With regard to our balance sheet and cash flows, we ended the quarter with $21.3 million in cash and cash equivalents and $7.1 million in operating loans and long-term debt. Operating cash flows amounted to a negative $2.3 million, which is typical in the first quarter and was a $500,000 improvement versus last year. Cash flows from financing activities were positive $300,000 and include proceeds of $2.3 million of equipment leasing related to our U.S. expansion. Cash flows from investing activities were negative $3.1 million related to capital expenditures payments for the U.S. and Canadian plant expansions. Our cash, along with the unused space in our revolving line of credit, resulted in total liquidity of $31.6 million at September 30th.

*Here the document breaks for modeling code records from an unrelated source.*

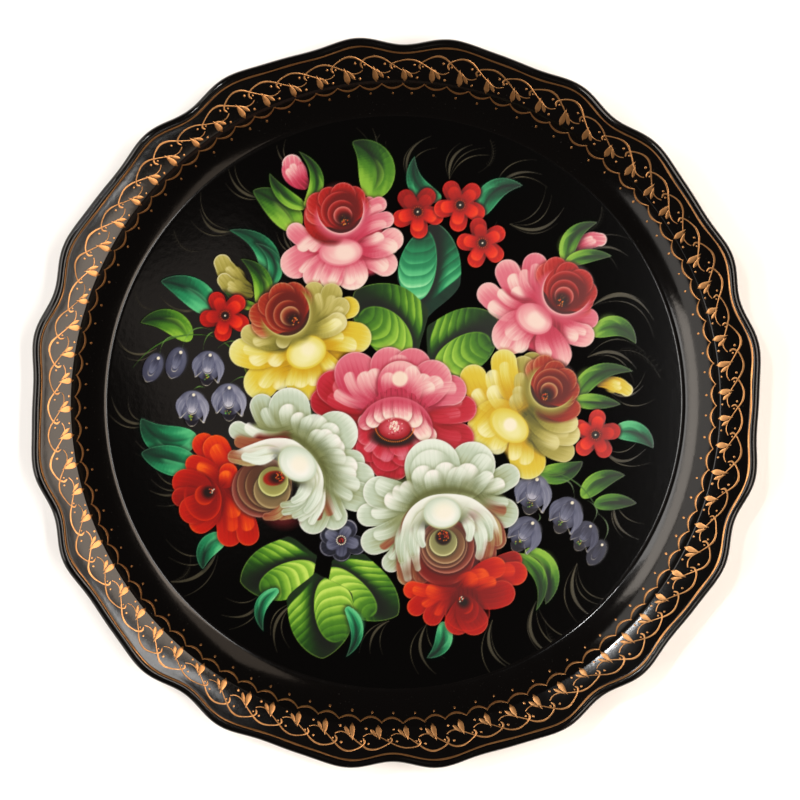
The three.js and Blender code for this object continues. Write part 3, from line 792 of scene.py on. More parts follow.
def white_peony_left(p):
    """The white peony at the left: a bright hood over a dark cup."""
    heart = (-75.7, -47.9)

    at = lines_about(heart)
    p.spot(off(heart, 22, 14), 17.0, WHITE[0], 0.95, soft=5.0, oval=1.4, turn=-52.0)
    coat(p, heart, WHITE, (
        (-12.5, 50.5, 13.5, 6, 27, 0.1, 0.44), (6, 54.5, 23, 14, 24, 0.04, 0.54),
        (46.5, 36, 25, 25, 16, 0, 0.62), (55, 9.5, 14, 30, 10, 0, 0.56), (60.5, -3, 18, 30, 6, -0.06, 0.6),
        (58.5, -17, 17, 31, 2, -0.1, 0.48), (38.5, -32, 15, 31, -2, -0.06, 0.46),
        (22, -34.5, 16, 28, -6, 0.06, 0.48)), **WHITE_PETAL)
    dabs(p, heart, RUSSET, ((34, -24, 7, 30, -3, -0.06, 0.5), (26.5, -27, 4, 29, -6, 0.04, 0.4)), deep=0.3)
    dabs(p, heart, WHITE, (
        (-8, 43, 6, 7, 28, 0.12, 0.66), (6.5, 45.5, 10, 12, 29, 0.06, 0.96),
        (14, 40.5, 9, 16.5, 28, 0.02, 1), (20.5, 38, 7, 18.5, 27, 0, 0.94),
        (26.5, 38.5, 16, 22, 21, 0.04, 0.9), (37.5, 32.5, 11, 26, 19, 0, 0.94),
        (28, 29.5, 9, 23.5, 18, 0.04, 1), (34, 29, 9, 25, 17, 0, 1.04), (42, 20.5, 12, 27, 14, -0.02, 1.04),
        (39.5, 25, 9, 26, 15, 0, 1), (43.5, 12.5, 10, 28, 12, 0, 1), (50.5, 6, 11, 29, 10, -0.04, 1.04),
        (50, 0.5, 8, 30, 7, -0.06, 0.98), (52, -6.5, 9, 31, 4, -0.08, 0.8), (47, -14, 7, 32, 1, -0.1, 0.7),
        (39.5, -27, 5, 32, -2, -0.04, 0.72)), **WHITE_DAB)
    coat(p, heart, WHITE, ((-28.5, 30.5, 10.5, 6, 27, 0.12, 0.5),), **WHITE_PETAL)
    dabs(p, heart, WHITE, ((-19, 32, 6.5, 10, 27, 0.14, 0.92),))
    coat(p, heart, RUSSET, ((-25.5, 22.5, 7, 6, 25, 0.1, 0.52),), rim=0.1, shade=0.3)
    groove = at((-6, 26.5), (8, 27), (17, 22.5), (25.5, 14), (31, 4), (32, -8))
    for side in (1.0, -1.0):
        p.sweep(groove, 4.0, WHITE[0], 0.9, side=side, power=1.3, taper=0.4, soft=0.8)

    p.spot(off(heart, 3, -22), 9.0, CRIMSON[0], 0.95, soft=3.0, oval=1.3, turn=-20.0)
    rings(p, heart, (
        (-9.5, -7, 18.2, (0.52, 0.22, 0.18), (0.7, 0.48, 0.42)),
        (-7.2, -4.5, 17.2, (0.46, 0.25, 0.18), (0.66, 0.52, 0.38)),
        (-4.6, -5, 14.6, (0.4, 0.24, 0.16), (0.66, 0.54, 0.38)),
        (-2.4, -8, 11.6, (0.54, 0.45, 0.3), (0.76, 0.68, 0.48)),
        (-1.6, -2.4, 9.4, (0.66, 0.66, 0.36), (0.88, 0.9, 0.62))))
    p.spot(off(heart, -1.2, -0.4), 4.7, (0.60, 0.10, 0.03), 1.0, soft=0.3, oval=1.45, turn=8.0)
    p.spot(off(heart, 0.6, -0.2), 3.6, EMBER, 0.9, soft=1.2, oval=1.3)
    seeds(p, off(heart, 2.6, 0.8), 2.8, (POLLEN, FLAME), 20)

    plumes(p, heart, RUSSET, (
        (-31, 12, 12, -2, 21, 0.14, 0.5), (1.5, -27, 7, 18, -8, 0.22, 0.46),
        (-8.5, -26.5, 7, 6, -16, 0.18, 0.36)), fade=0.2, tip=0.7)
    plumes(p, heart, WHITE, (
        (-23, 12, 10, 0, 19, 0.16, 0.56), (22, -31.5, 9, 27, -4, 0.08, 0.6),
        (14.5, -29, 8, 26, -4, 0.14, 0.56)), fade=0.3)
    band = at((-29, 15.5), (-17, 20.5), (-4.5, 24.6), (8, 24.6), (16, 20.5), (24, 12.5), (29, 3.5), (30, -5),
              (27.5, -14), (22, -22))
    hood(p, band, 0.16)
    plumes(p, heart, WHITE, (
        (3.5, -24.5, 8, 23, -2, 0.22, 0.34), (10.5, -27, 8, 25, -3, 0.18, 0.38),
        (2.5, -19.5, 7, 20, -1, 0.24, 0.3), (18.5, -24, 8, 26, 0, 0.12, 0.5),
        (10, -17.5, 8.5, 19, -1, 0.18, 0.5)))
    folds(p, (at((-20, 17.5), (-6, 20), (4, 18.5)), at((24, 4), (24.5, -5), (19, -16)),
              at((20, 12), (26.5, 2), (26, -8)), at((-14, 13), (-2, 15), (4, 15))), 0.55)
    white_ball(p, off(heart, 13.6, 8.6), 12.8, 10.4, -34.0, 170.0, 300.0)
    p.spot(off(heart, 15.0, 8.6), 5.4, CREAM, 0.55, soft=1.6)


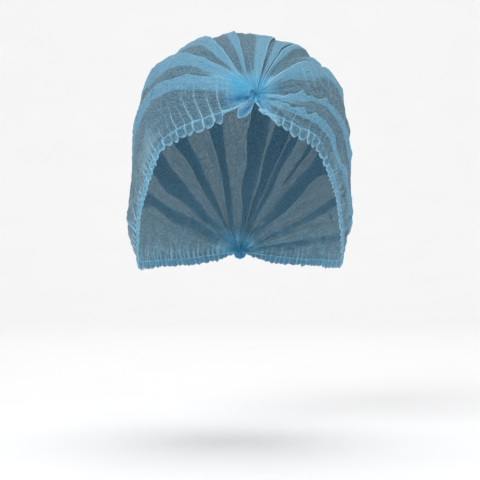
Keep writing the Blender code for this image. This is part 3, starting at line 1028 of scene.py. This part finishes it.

Moving now to an update on financial aspects of our 5-year strategic plan. With regard to the expansion of graphene-enhanced SMC capacity, expansion of our Sainte-Clotilde-de-Beauce plant is in its final phase. Construction of the extension has been completed and the new press and tooling are in transit. We expect incremental production to start in February 2025. Our U.S. expansion, which includes both grapheme-enhanced SMC as well as additional capacity for the composites business is also underway with most of the equipment having been awarded. We have reduced our site selection to one of two sites near Newton, North Carolina, and expect to make a final decision on the site and to sign the lease before the end of December 2024. With various equipment expected to be delivered during fiscal Q3 2025, we expect production to start towards the end of our fiscal year 2025.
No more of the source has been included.